= TASK BRIEF =
Starting with the first line and ending with the line that holds "# them, and", repeat the material exactly.

= COLLECTED MATERIAL =
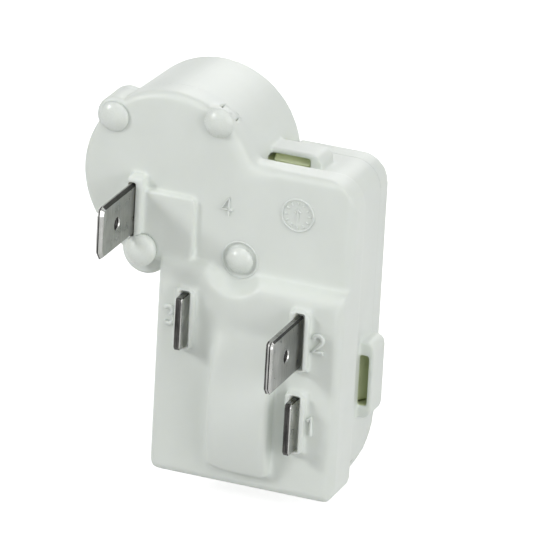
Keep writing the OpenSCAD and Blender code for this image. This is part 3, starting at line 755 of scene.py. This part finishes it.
soft_moulding("front_cover", "cover_moulding", voxel_mm=0.14, passes=8, most=180000,
              melted=MELTED, melt_passes=60, shape=shape_cover, cutters=slot_mouths, faded=FADED)
house = soft_moulding("housing", "housing_moulding", voxel_mm=0.16, passes=6, most=170000,
                      melted=HOUSE_EAR, melt_passes=40, shape=shape_heads, cutters=window_corner)
soft_moulding("rear_cover", "rear_moulding", voxel_mm=0.16, passes=6, most=110000,
              shape=shape_tongues)
house.data.materials.append(MELTED_WHITE)
for face in house.data.polygons:
    middle = (face.center - CORNER) / MM
    if middle.y < STEP and on_head(middle):
        face.material_index = 1

# %% [markdown]
# The tabs are blades of plated strip. The press coins their edges, so each blade gets thinner
# towards its rim, and where the strip is folded double a fine groove runs round the rim. A
# blade is built as rings across its thickness, with bands of different brightness between
# them, and closed by two flats, which hold a hole with a broken edge in the long tabs.

# %% Flat tabs
# Material slots of a blade, and the segments of its outline: the top edge and two bright corners
PLATED, CUT, COINED, SHINY, SHORT = 0, 1, 2, 3, 4
TOP_EDGE, BRIGHT_SEGMENTS = 2, (3, 6)
# Across a blade's edge: place from its middle, depth below the outline, finish up to there.
# A folded blade shows both its layers, a single one is coined round.
FOLDED_EDGE = [(-0.40, 0.12, CUT), (-0.32, 0.0, COINED), (-0.12, 0.0, CUT), (0.02, 0.1, PLATED),
               (0.06, 0.14, CUT), (0.09, 0.02, CUT), (0.20, 0.0, CUT), (0.40, 0.26, COINED)]
SHORT_EDGE = [(-0.40, 0.08, CUT), (-0.34, 0.0, COINED), (-0.05, 0.0, CUT), (0.0, 0.05, CUT),
              (0.05, 0.0, CUT), (0.30, 0.0, CUT), (0.40, 0.12, COINED)]
SINGLE_EDGE = [(-0.40, 0.26, CUT), (-0.16, 0.0, COINED), (0.02, 0.0, CUT), (0.40, 0.34, COINED)]
# The corners at the tip are cut steeper than 45 degrees, and the upper one is crowned
CORNER_RISE, CORNER_CROWN = 1.3, 0.25
HOLE_R, HOLE_BREAK, THROAT = 0.72, 0.1, 0.28
EDGE_BREAK = 0.045


def inset(outline, by):
    """Moves each side of a closed outline, given anticlockwise, inwards by the same width."""
    moved = []
    count = len(outline)
    for i, point in enumerate(outline):
        before = Vector(outline[i - 1])
        here = Vector(point)
        after = Vector(outline[(i + 1) % count])
        first = (here - before).normalized()
        second = (after - here).normalized()
        normal_a = Vector((-first.y, first.x))
        normal_b = Vector((-second.y, second.x))
        bisector = (normal_a + normal_b) / (1 + normal_a.dot(normal_b))
        moved.append(tuple(here + bisector * by))
    return moved


def circle_points(y, z, radius, count=28):
    steps = (2 * math.pi * i / count for i in range(count))
    return [(y + radius * math.cos(t), z + radius * math.sin(t)) for t in steps]


def ring_of(shell, outline, x):
    return [shell.verts.new(at(x, y, z)) for y, z in outline]


def cap(shell, rings, material):
    """Fills the flat inside the first ring and outside the others."""
    edges = []
    for ring in rings:
        for i, vert in enumerate(ring):
            pair = (vert, ring[(i + 1) % len(ring)])
            edges.append(shell.edges.get(pair) or shell.edges.new(pair))
    filled = bmesh.ops.triangle_fill(shell, use_beauty=True, edges=edges)["geom"]
    for item in filled:
        if isinstance(item, bmesh.types.BMFace):
            item.material_index = material


def blade(shell, x, z, tip_y, root_y, corner, hole_y=None, edge=FOLDED_EDGE, face=PLATED):
    """One tab from x to x + TAB_T, its lower edge at z, its tip at tip_y."""
    mid = x + TAB_T / 2
    rise = CORNER_RISE * corner
    outline = [(tip_y + corner, z), (root_y, z), (root_y, z + TAB_W)]
    for turn in (0, 0.25, 0.5, 0.75, 1):
        crown = CORNER_CROWN * math.sin(math.pi * turn)
        outline.append((tip_y + corner * (1 - turn - crown), z + TAB_W - rise * (turn - crown)))
    outline.append((tip_y, z + rise))
    across = [ring_of(shell, inset(outline, depth), mid + offset) for offset, depth, _ in edge]
    for before, after, (_, _, finish) in zip(across, across[1:], edge[1:]):
        faces = bridge(shell, before, after, finish)
        faces[TOP_EDGE].material_index = CUT if finish == COINED else PLATED
        if finish == COINED:
            for segment in BRIGHT_SEGMENTS:
                faces[segment].material_index = SHINY
    for side, flat in ((-1, across[0]), (1, across[-1])):
        rings = [flat]
        if hole_y is not None:
            wide = circle_points(hole_y, z + TAB_W / 2, HOLE_R + HOLE_BREAK)
            narrow = circle_points(hole_y, z + TAB_W / 2, HOLE_R)
            mouth = ring_of(shell, wide, mid + side * TAB_T / 2)
            throat = ring_of(shell, narrow, mid + side * THROAT)
            bridge(shell, mouth, throat, COINED)
            rings.append(mouth)
            if side < 0:
                far_throat = throat
            else:
                bridge(shell, far_throat, throat, CUT)
        cap(shell, rings, face)


def terminal_piece(node_name, name, cut_y, blades, plated=TIN):
    """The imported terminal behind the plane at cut_y, and new blades in front of it."""
    mesh = merged_copy(node_name)
    shell = bmesh.new()
    shell.from_mesh(mesh)
    geometry = shell.verts[:] + shell.edges[:] + shell.faces[:]
    cut = bmesh.ops.bisect_plane(shell, geom=geometry, plane_co=at(0, cut_y, 0),
                                 plane_no=(0, -1, 0), clear_outer=True, dist=1e-7)
    rim = [item for item in cut["geom_cut"] if isinstance(item, bmesh.types.BMEdge)]
    bmesh.ops.triangle_fill(shell, use_beauty=True, edges=rim)
    for sizes in blades:
        blade(shell, root_y=cut_y, **sizes)
    bmesh.ops.recalc_face_normals(shell, faces=shell.faces)
    mesh.materials.clear()
    for finish in (plated, TIN_CUT, TIN_COINED, TIN_SHINY, TIN_SHORT):
        mesh.materials.append(finish)
    shell.to_mesh(mesh)
    shell.free()
    obj = linked(name, mesh)
    edge_break = obj.modifiers.new("edge_break", "BEVEL")
    edge_break.width = EDGE_BREAK * MM
    edge_break.segments = 2
    edge_break.limit_method = "ANGLE"
    edge_break.angle_limit = math.radians(20)
    edge_break.use_clamp_overlap = True
    return settle(obj, "tinned_brass", node_name)


# Where the new blades begin, inside the block's slots and inside the plate's
BLOCK_CUT, PLATE_CUT = 0.6, 2.6
LOW_TIP = -2.8
RUN_HOLE, LINE_HOLE = 4.6, 4.3
terminal_piece("start_terminal", "start_tab", BLOCK_CUT, [
    {"x": start_x, "z": TAB_Z, "tip_y": start_tip, "corner": 0.3, "edge": SHORT_EDGE,
     "face": SHORT}])
terminal_piece("run_terminal", "run_tab", BLOCK_CUT, [
    {"x": run_x, "z": TAB_Z, "tip_y": run_tip, "corner": 0.55, "hole_y": run_tip + RUN_HOLE},
    {"x": run_x, "z": LOW_TAB_Z, "tip_y": LOW_TIP, "corner": 0.35, "edge": SHORT_EDGE,
     "face": SHORT}])
terminal_piece("overload_terminal", "line_tab", PLATE_CUT, [
    {"x": line_x, "z": LINE_TAB_Z, "tip_y": line_tip, "corner": 0.75,
     "hole_y": line_tip + LINE_HOLE, "edge": SINGLE_EDGE}], plated=TIN_LINE)

# %% [markdown]
# The plain digits beside the tabs stand proud of the face with a rounded section. Each is a
# line drawn as a curve, and one Geometry Nodes tree sweeps a circle along it, half sunk in the
# face. The same tree serves every raised line on the relay.

# %% Raised lines
sweep = bpy.data.node_groups.new("raised_line", "GeometryNodeTree")
sweep.interface.new_socket("Line", in_out="INPUT", socket_type="NodeSocketGeometry")
sweep.interface.new_socket("Radius", in_out="INPUT", socket_type="NodeSocketFloat")
sweep.interface.new_socket("Finish", in_out="INPUT", socket_type="NodeSocketMaterial")
sweep_in = node(sweep, "NodeGroupInput")
sweep_out = node(sweep, "NodeGroupOutput")
sweep.interface.new_socket("Raised", in_out="OUTPUT", socket_type="NodeSocketGeometry")
section = node(sweep, "GeometryNodeCurvePrimitiveCircle", {"Resolution": 12},
               {"Radius": sweep_in.outputs["Radius"]})
swept = node(sweep, "GeometryNodeCurveToMesh", {"Fill Caps": True},
             {"Curve": sweep_in.outputs["Line"], "Profile Curve": section.outputs[0]})
smooth = node(sweep, "GeometryNodeSetShadeSmooth", None, {0: swept.outputs[0]})
real = node(sweep, "GeometryNodeRealizeInstances", None, {0: smooth.outputs[0]})
dressed = node(sweep, "GeometryNodeSetMaterial", None,
               {0: real.outputs[0], "Material": sweep_in.outputs["Finish"]})
sweep.links.new(dressed.outputs[0], sweep_out.inputs["Raised"])


def set_input(modifier, tree, label, value):
    for item in tree.interface.items_tree:
        if item.item_type == "SOCKET" and item.in_out == "INPUT" and item.name == label:
            modifier[item.identifier] = value
            return
    raise KeyError(label)


def arc_points(x, z, radius, start, end, count=12):
    turns = (math.radians(start + (end - start) * i / count) for i in range(count + 1))
    return [(x + radius * math.cos(t), z + radius * math.sin(t)) for t in turns]


def raised_lines(name, x, y, z, strokes, radius_mm):
    """A piece that follows strokes, given in x and z from a place on a face."""
    curve = bpy.data.curves.new(name, "CURVE")
    curve.dimensions = "3D"
    for stroke in strokes:
        spline = curve.splines.new("POLY")
        closed = stroke[0] == stroke[-1]
        points = stroke[:-1] if closed else stroke
        spline.points.add(len(points) - 1)
        spline.use_cyclic_u = closed
        for point, (u, v) in zip(spline.points, points):
            point.co = (*at(x + u, y, z + v), 1)
    obj = linked(name + "_line", curve)
    modifier = obj.modifiers.new("sweep", "NODES")
    modifier.node_group = sweep
    set_input(modifier, sweep, "Radius", radius_mm * MM)
    set_input(modifier, sweep, "Finish", WHITE)
    mesh = evaluated_mesh(obj)
    bpy.data.objects.remove(obj)
    piece = linked(name, mesh)
    return settle(piece, "white_plastic")


DIGIT_1 = [[(-0.4, 1.7), (0, 2.1), (0, 0)]]
DIGIT_2 = [arc_points(0.65, 1.5, 0.55, 165, -40) + [(0.05, 0), (1.3, 0)]]
DIGIT_3 = [arc_points(0.7, 1.58, 0.5, 150, -75) + arc_points(0.7, 0.55, 0.57, 75, -150)]
DIGIT_4 = [[(0.95, 0), (0.95, 2.1), (0, 0.7), (1.4, 0.7)]]
# Middle of a digit's line in front of the block's face, and of the upper plate's marks
PROUD, PLATE_DIGIT, PLATE_DIAL = -0.14, STEP - 0.06, STEP - 0.04
raised_lines("digit_1", 19.75, PROUD, 8.3, DIGIT_1, 0.27)
raised_lines("digit_2", 19.4, PROUD, 18.5, DIGIT_2, 0.26)
raised_lines("digit_3", 1.05, PROUD, 18.5, DIGIT_3, 0.26)
raised_lines("digit_4", 6.6, PLATE_DIGIT, 32.0, DIGIT_4, 0.17)

# Ring of the tool's insert round the third head, and a plain dial with twelve ticks
raised_lines("ring", 9.2, STEP, 26.9, [arc_points(0, 0, 2.15, 0, 360, 48)], 0.1)
TICKS = [[(r * math.cos(t), r * math.sin(t)) for r in (1.25, 1.55)]
         for t in (math.radians(30 * i) for i in range(12))]
ARROW = [[(0, -0.7), (0, 0.75)], [(-0.35, 0.3), (0, 0.75), (0.35, 0.3)]]
DIAL = [arc_points(0, 0, 1.9, 0, 360, 48)] + TICKS + ARROW
raised_lines("dial", 15.9, PLATE_DIAL, 33.6, DIAL, 0.12)

# Marks of three ejector pins at the back
for number, (x, z) in enumerate([(4.2, 3.5), (15.4, 3.5), (15.4, 24.5)], 1):
    raised_lines(f"ejector_mark_{number}", x, BODY_D, z, [arc_points(0, 0, 1.3, 0, 360, 40)], 0.08)

# %% [markdown]
# Floor and light. The backdrop is plain white, so the floor and the world show white to the
# camera and to reflections, while the lamps and a soft sky light the relay at a plain level.

# %% Floor


def light_path_mask(tree, *names):
    path = node(tree, "ShaderNodeLightPath")
    mask = path.outputs[names[0]]
    for name in names[1:]:
        mask = math_node(tree, "MAXIMUM", mask, path.outputs[name])
    return mask


FLOOR_HALF = 3.0
FLOOR_GAP_MM = 0.01
floor_z = rear_low.z - FLOOR_GAP_MM * MM
floor_mesh = bpy.data.meshes.new("floor")
corners = [(-FLOOR_HALF, -FLOOR_HALF), (FLOOR_HALF, -FLOOR_HALF), (FLOOR_HALF, FLOOR_HALF),
           (-FLOOR_HALF, FLOOR_HALF)]
floor_mesh.from_pydata([(x, y, floor_z) for x, y in corners], [], [(0, 1, 2, 3)])
floor = linked("floor", floor_mesh)
floor_finish, floor_tree, floor_shader = finish_base("floor_white", 0, 0.9)
floor_shader.inputs["Base Color"].default_value = (0.6, 0.6, 0.6, 1)
glow = node(floor_tree, "ShaderNodeEmission", {"Color": (1, 1, 1, 1), "Strength": 0.8})
both = node(floor_tree, "ShaderNodeAddShader", None,
            {0: floor_shader.outputs[0], 1: glow.outputs[0]})
seen = light_path_mask(floor_tree, "Is Camera Ray", "Is Glossy Ray", "Is Transmission Ray")
chosen_floor = node(floor_tree, "ShaderNodeMixShader", None,
                    {0: seen, 1: floor_shader.outputs[0], 2: both.outputs[0]})
floor_output = [n for n in floor_tree.nodes if n.type == "OUTPUT_MATERIAL"][0]
floor_tree.links.new(chosen_floor.outputs[0], floor_output.inputs["Surface"])
floor_mesh.materials.append(floor_finish)

# %% Sky and lamps
world = bpy.data.worlds.new("studio")
SCENE.world = world
world.use_nodes = True
world_tree = world.node_tree
world_tree.nodes.clear()
soft_sky = node(world_tree, "ShaderNodeBackground",
                {"Color": (0.95, 0.98, 1.0, 1), "Strength": 0.22})
white_sky = node(world_tree, "ShaderNodeBackground", {"Color": (1, 1, 1, 1), "Strength": 1.0})
sky_seen = light_path_mask(world_tree, "Is Camera Ray", "Is Glossy Ray", "Is Transmission Ray")
sky = node(world_tree, "ShaderNodeMixShader", None,
           {0: sky_seen, 1: soft_sky.outputs[0], 2: white_sky.outputs[0]})
node(world_tree, "ShaderNodeOutputWorld", None, {"Surface": sky.outputs[0]})


def lamp(name, place, size, watts):
    data = bpy.data.lights.new(name, "AREA")
    data.shape = "DISK"
    data.size = size
    data.energy = watts
    obj = linked(name, data)
    obj.location = place
    obj.rotation_euler = (-Vector(place)).to_track_quat("-Z", "Y").to_euler()
    return obj


lamp("key_from_left", (-0.36, -0.32, 0.24), 0.15, 1.08)
lamp("soft_top", (0.10, -0.20, 0.46), 0.45, 0.74)
lamp("fill_from_right", (0.43, -0.20, 0.14), 0.30, 1.0)
lamp("fill_from_behind", (-0.05, 0.45, 0.25), 0.35, 0.8)
SCENE.view_settings.view_transform = "Standard"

= CORRECT RESPONSE =
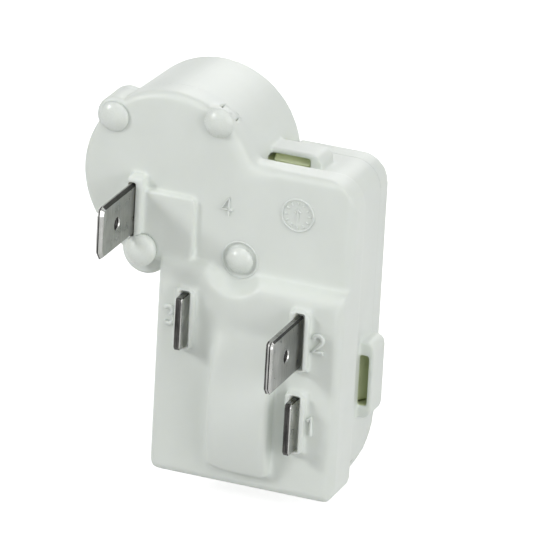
Keep writing the OpenSCAD and Blender code for this image. This is part 3, starting at line 755 of scene.py. This part finishes it.
soft_moulding("front_cover", "cover_moulding", voxel_mm=0.14, passes=8, most=180000,
              melted=MELTED, melt_passes=60, shape=shape_cover, cutters=slot_mouths, faded=FADED)
house = soft_moulding("housing", "housing_moulding", voxel_mm=0.16, passes=6, most=170000,
                      melted=HOUSE_EAR, melt_passes=40, shape=shape_heads, cutters=window_corner)
soft_moulding("rear_cover", "rear_moulding", voxel_mm=0.16, passes=6, most=110000,
              shape=shape_tongues)
house.data.materials.append(MELTED_WHITE)
for face in house.data.polygons:
    middle = (face.center - CORNER) / MM
    if middle.y < STEP and on_head(middle):
        face.material_index = 1

# %% [markdown]
# The tabs are blades of plated strip. The press coins their edges, so each blade gets thinner
# towards its rim, and where the strip is folded double a fine groove runs round the rim. A
# blade is built as rings across its thickness, with bands of different brightness between
# them, and closed by two flats, which hold a hole with a broken edge in the long tabs.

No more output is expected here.